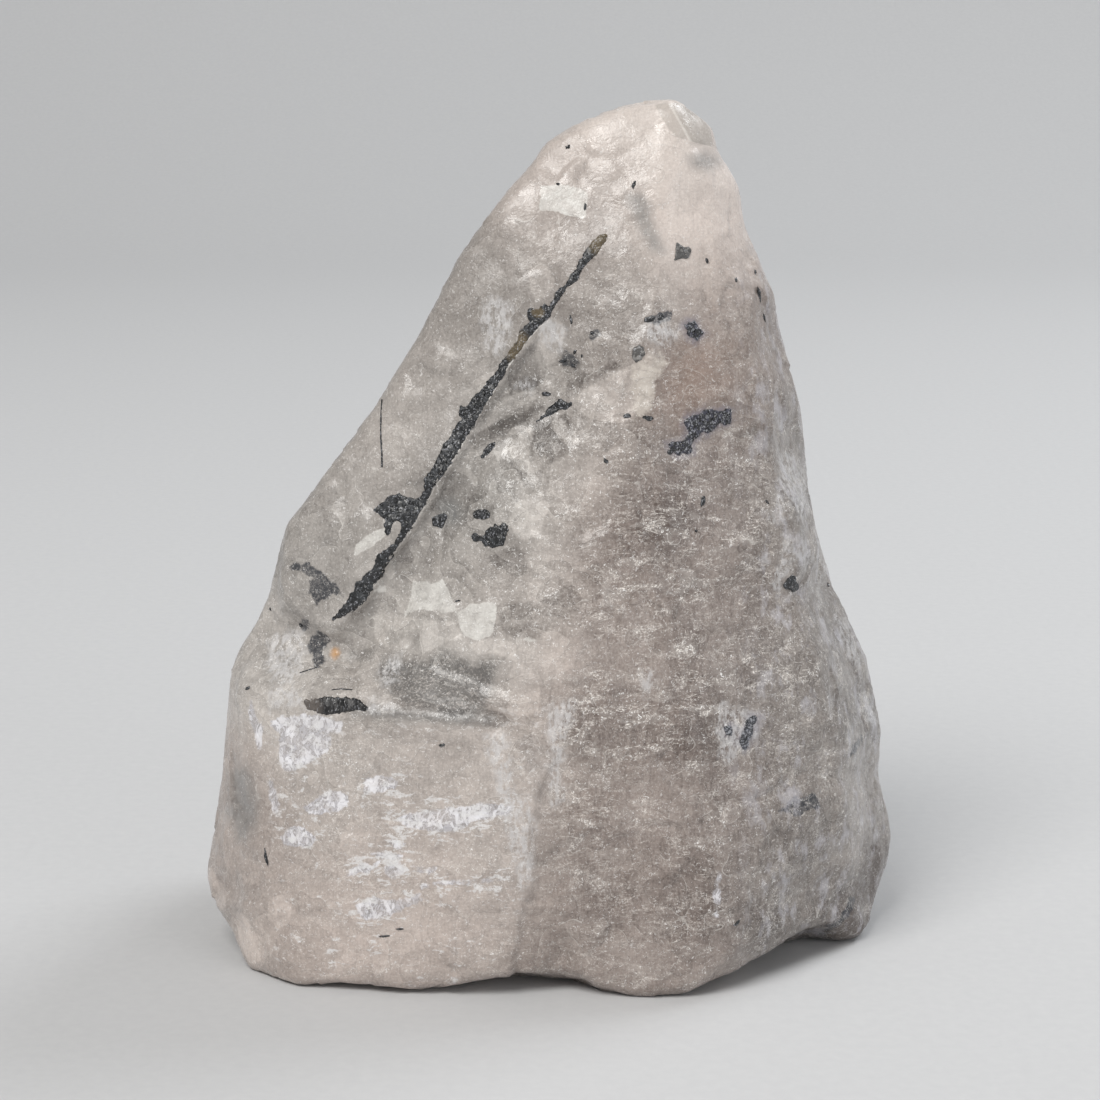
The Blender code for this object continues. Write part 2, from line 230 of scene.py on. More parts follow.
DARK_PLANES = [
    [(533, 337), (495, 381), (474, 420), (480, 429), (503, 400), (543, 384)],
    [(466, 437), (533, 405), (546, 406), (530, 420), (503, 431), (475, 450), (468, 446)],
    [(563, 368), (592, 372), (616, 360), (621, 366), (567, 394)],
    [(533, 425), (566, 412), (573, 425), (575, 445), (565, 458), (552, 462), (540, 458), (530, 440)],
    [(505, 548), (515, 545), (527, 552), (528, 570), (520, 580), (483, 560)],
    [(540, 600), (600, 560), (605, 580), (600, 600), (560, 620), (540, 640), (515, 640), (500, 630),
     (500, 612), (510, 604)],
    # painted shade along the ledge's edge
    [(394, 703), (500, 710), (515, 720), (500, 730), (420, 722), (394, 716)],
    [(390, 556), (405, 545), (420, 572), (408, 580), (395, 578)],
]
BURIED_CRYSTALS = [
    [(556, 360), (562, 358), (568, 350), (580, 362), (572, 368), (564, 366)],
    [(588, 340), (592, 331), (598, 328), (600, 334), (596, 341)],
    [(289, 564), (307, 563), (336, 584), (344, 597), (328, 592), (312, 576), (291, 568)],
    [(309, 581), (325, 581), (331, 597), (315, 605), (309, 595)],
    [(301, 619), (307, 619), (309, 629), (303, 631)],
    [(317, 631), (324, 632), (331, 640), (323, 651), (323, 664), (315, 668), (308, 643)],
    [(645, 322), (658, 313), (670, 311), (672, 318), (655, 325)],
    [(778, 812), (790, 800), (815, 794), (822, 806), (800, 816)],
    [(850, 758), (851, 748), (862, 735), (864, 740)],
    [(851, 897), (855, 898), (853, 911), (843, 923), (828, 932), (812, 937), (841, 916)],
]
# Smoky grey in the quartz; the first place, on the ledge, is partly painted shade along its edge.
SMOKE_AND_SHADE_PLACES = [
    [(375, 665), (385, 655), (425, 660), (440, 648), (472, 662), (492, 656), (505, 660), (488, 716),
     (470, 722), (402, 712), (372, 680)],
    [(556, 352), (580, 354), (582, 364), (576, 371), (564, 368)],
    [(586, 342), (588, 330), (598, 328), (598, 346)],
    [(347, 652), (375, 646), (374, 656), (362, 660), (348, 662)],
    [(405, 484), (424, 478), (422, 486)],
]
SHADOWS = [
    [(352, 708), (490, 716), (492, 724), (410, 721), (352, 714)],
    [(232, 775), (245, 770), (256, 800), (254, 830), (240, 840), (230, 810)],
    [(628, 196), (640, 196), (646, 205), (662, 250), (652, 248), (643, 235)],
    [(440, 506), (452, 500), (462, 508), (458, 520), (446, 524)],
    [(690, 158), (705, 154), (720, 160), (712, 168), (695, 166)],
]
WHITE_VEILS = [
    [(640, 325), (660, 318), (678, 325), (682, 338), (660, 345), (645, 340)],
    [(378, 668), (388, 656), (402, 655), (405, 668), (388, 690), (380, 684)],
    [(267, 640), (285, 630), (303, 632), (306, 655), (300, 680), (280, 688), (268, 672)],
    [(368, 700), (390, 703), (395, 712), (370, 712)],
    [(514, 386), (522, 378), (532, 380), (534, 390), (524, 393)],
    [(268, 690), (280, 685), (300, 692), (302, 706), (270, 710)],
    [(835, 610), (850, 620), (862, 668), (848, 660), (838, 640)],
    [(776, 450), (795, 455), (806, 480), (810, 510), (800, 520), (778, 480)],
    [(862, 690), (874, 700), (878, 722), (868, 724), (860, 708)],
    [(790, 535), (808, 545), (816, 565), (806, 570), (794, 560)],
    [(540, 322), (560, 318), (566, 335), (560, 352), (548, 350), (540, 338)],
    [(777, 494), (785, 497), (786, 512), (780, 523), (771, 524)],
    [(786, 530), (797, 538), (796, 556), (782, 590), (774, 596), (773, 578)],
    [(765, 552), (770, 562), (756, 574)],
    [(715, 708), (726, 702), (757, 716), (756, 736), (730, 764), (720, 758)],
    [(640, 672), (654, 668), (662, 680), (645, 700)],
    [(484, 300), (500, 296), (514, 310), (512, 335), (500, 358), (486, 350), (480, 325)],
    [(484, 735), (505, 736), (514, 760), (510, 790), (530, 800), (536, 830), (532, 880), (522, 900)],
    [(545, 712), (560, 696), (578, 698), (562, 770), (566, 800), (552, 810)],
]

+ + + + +

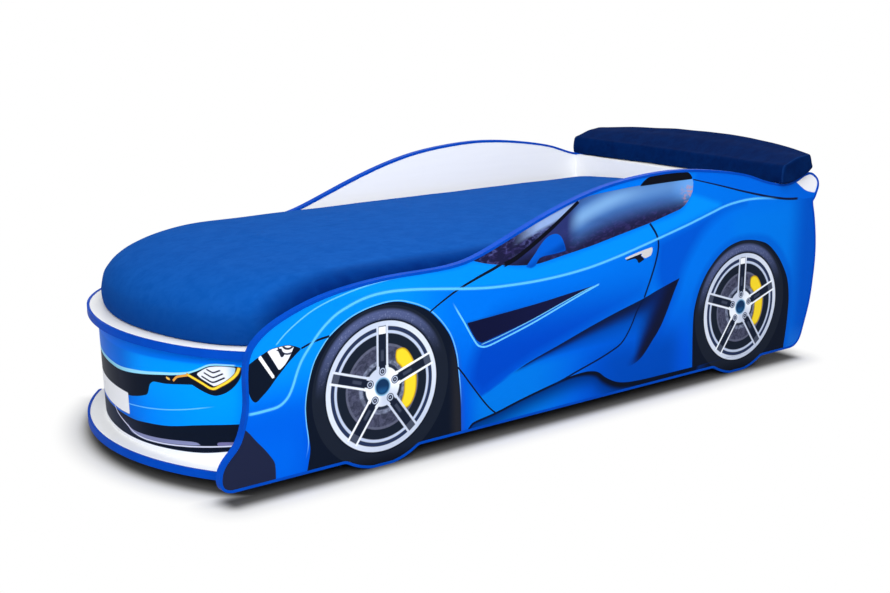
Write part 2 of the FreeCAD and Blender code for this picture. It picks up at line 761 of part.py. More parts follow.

+ + + + +

* STATED TASK *
Copy out every line of the listing that contains the string "follow".

* RESPONSE TO THE TASK *
The Blender code for this object continues. Write part 2, from line 230 of scene.py on. More parts follow.
Write part 2 of the FreeCAD and Blender code for this picture. It picks up at line 761 of part.py. More parts follow.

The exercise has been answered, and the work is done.